The Court on appeal was not impressed with the father’s actions in withholding the children, which involved separating them from their siblings contrary to their best interests:

[19] “.. The interim orders were recent and made by consent. The application was filed immediately after the children were retained by the father. The father had Perth solicitors on the record and there would therefore have been no delay in service. The children were meant to be back at school on 1 February 2017. The effect of the father’s actions was that the siblings were separated, contrary to the recommendation of the single expert. There was no suggestion they would be at any risk if returned to the mother in accordance with the orders to which the father had consented.

[20] … My task is to consider whether there was error on the part of the magistrate on 10 March 2017, by which time, for better or worse, the children had been held over for some weeks and had commenced at their new school.

In relation to whether the magistrate in Western Australia was in error in overlooking the two previous family reports outlining the views of the child, the Court (Justice Thackray, the Chief Justice of the Family Court of Western Australia) said (from [30]):

“If his Honour had considered the reports he would have been able to place in context the statements the children made when faced with returning to Perth or remaining in “Town H” [where the father resided] where they had been enjoying activities in the summer holidays. This context would have allayed his Honour’s concerns about his inability to determine the strength of the children’s wishes. … In my view, there was ample evidence in the reports to have persuaded his Honour that the exercise of some appropriate parental encouragement by the father would have ensured the children’s return to the mother, with whom they had a good relationship.

( … )

[34] I accept that the decision was based not only on his Honour’s inability to determine the strength of the children’s wishes, but also on the fact that the children had settled into a new school.

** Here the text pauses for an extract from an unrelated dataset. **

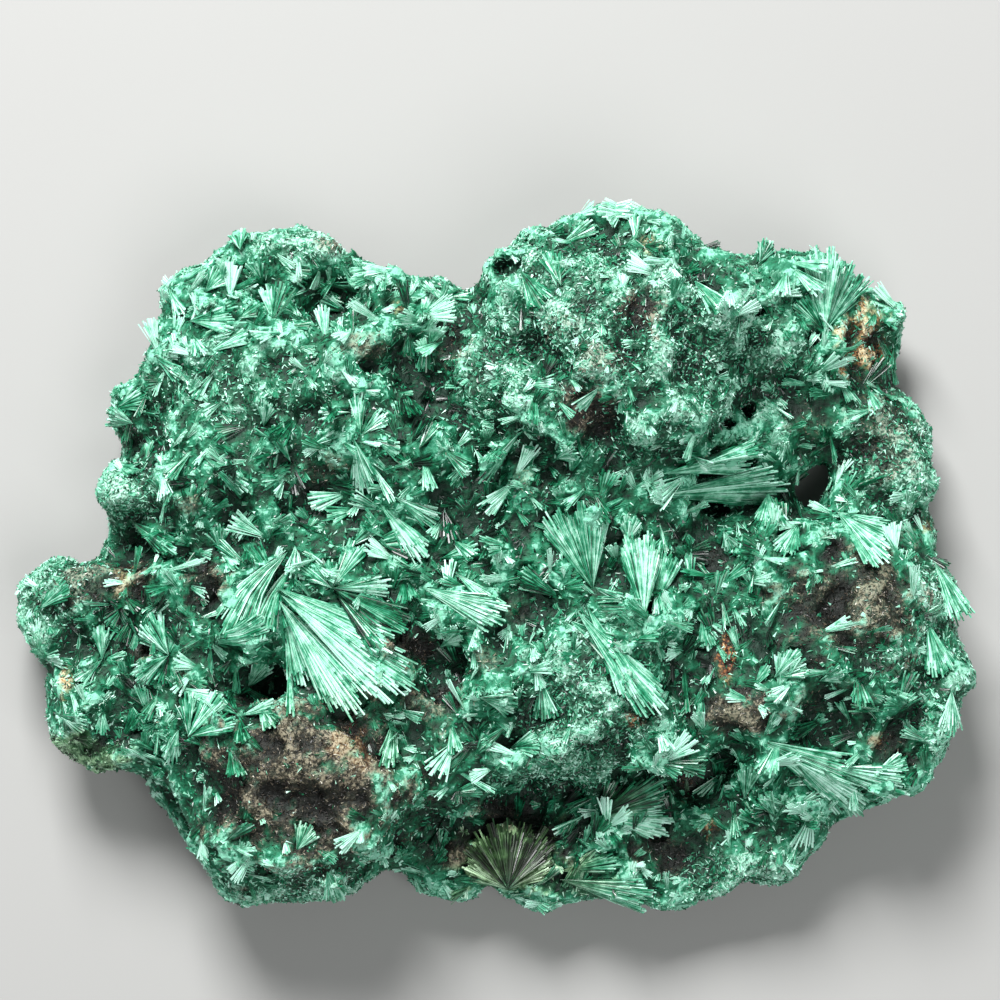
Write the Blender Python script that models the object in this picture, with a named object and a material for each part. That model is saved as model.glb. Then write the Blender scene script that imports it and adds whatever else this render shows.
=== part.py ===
"""A malachite specimen: a rough plate of intergrown crystal fans, lying on its back.

Units are metres and +Z is up. +Y runs to the upper edge of the specimen's face, and the
origin is under the middle of its bounding box, on the surface that it rests on.
All the crystals grew together, so the specimen is one solid.
"""

import math
import random

import bmesh
import bpy
from mathutils import Euler, Matrix, Vector
from mathutils.bvhtree import BVHTree

MM = 0.001

# Driving dimensions
SPECIMEN_WIDTH = 94.0 * MM
PLATE_BOTTOM = 3.0 * MM
PLATE_TOP = 6.5 * MM
ABOVE_ALL = 40.0 * MM
BELOW_ALL = -10.0 * MM
VOXEL = 0.8 * MM
BODY_TRIANGLES = 5200
ALL_TRIANGLES = 9600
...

However, whatever might be said about the importance of them remaining at a school they had attended for just six weeks, his Honour’s uncertainty about the strength of their wishes formed a central part of his reasoning. His failure to assess the likely strength of those wishes in light of the reports, and his failure to consider the effect on the other children of seeing the father flouting an order with impunity, constituted error.”

Turning to the effect of the father’s action in resulting in the separation of siblings, Thackray J said (from [37]):

“Although invited to do so by the mother’s solicitor, the magistrate failed to take into account the impact on the children of his refusal to make an order which would ensure that all the children continued to reside together. In my view, this issue was of importance given the probability that some of the children would never visit the father’s home and the others would visit only occasionally. The likely effect of refusing the recovery order was that B and V would only see their mother and the other children infrequently. As already noted, they did not see each other at all in the period of some six weeks between them being retained by the father and the date of the hearing.

( … )

[41] His Honour’s decision reversed a long-standing arrangement, which had been confirmed by a consent order. This reversal came about without regard to the matters discussed above, and without reference to the factors in s 60CC of the Family Law Act 1975 (Cth), which must be taken into account. A proper consideration of the matter demanded careful examination of the best interests of the children. In my view, the failure to undertake this task and to instead focus on the children’s end-of-holiday wishes and the fact they had been attending a new school for a few weeks, constituted appealable error.”

Thackray J considered it very important in the case at hand to make an order which would send a message to the legal profession and their clients not to willingly flout court orders and “take matters into their own hands” when there was little evidence of risk to the children involved. According to Thackray J, this was especially necessary around the end of school holiday periods, where there is a temptation of one parent not to return one or more children contrary to what is required by court orders.

Thus, (at [84]), “the father must ensure that V and A are returned to the mother on Monday (as currently planned for A)”. It will be a test of the father’s parental capacity to see whether he is able to ensure they are delivered without fuss or bother. If his parenting capacity is such that he is unable to bring about that outcome, then a recovery order will issue and the father can explain to the trial judge why it was that he could not ensure that the children were returned.”

Upon the concession of the mother’s counsel ([80]) that given that the child B is already a teenager (born in 2002) with more capacity to determine to act in accordance with their wishes, it might be appropriate for only V to be returned accordingly, the appeal was allowed and an order made that the father return the children in his care except for B “who may elect to stay with him if he wished to do so”.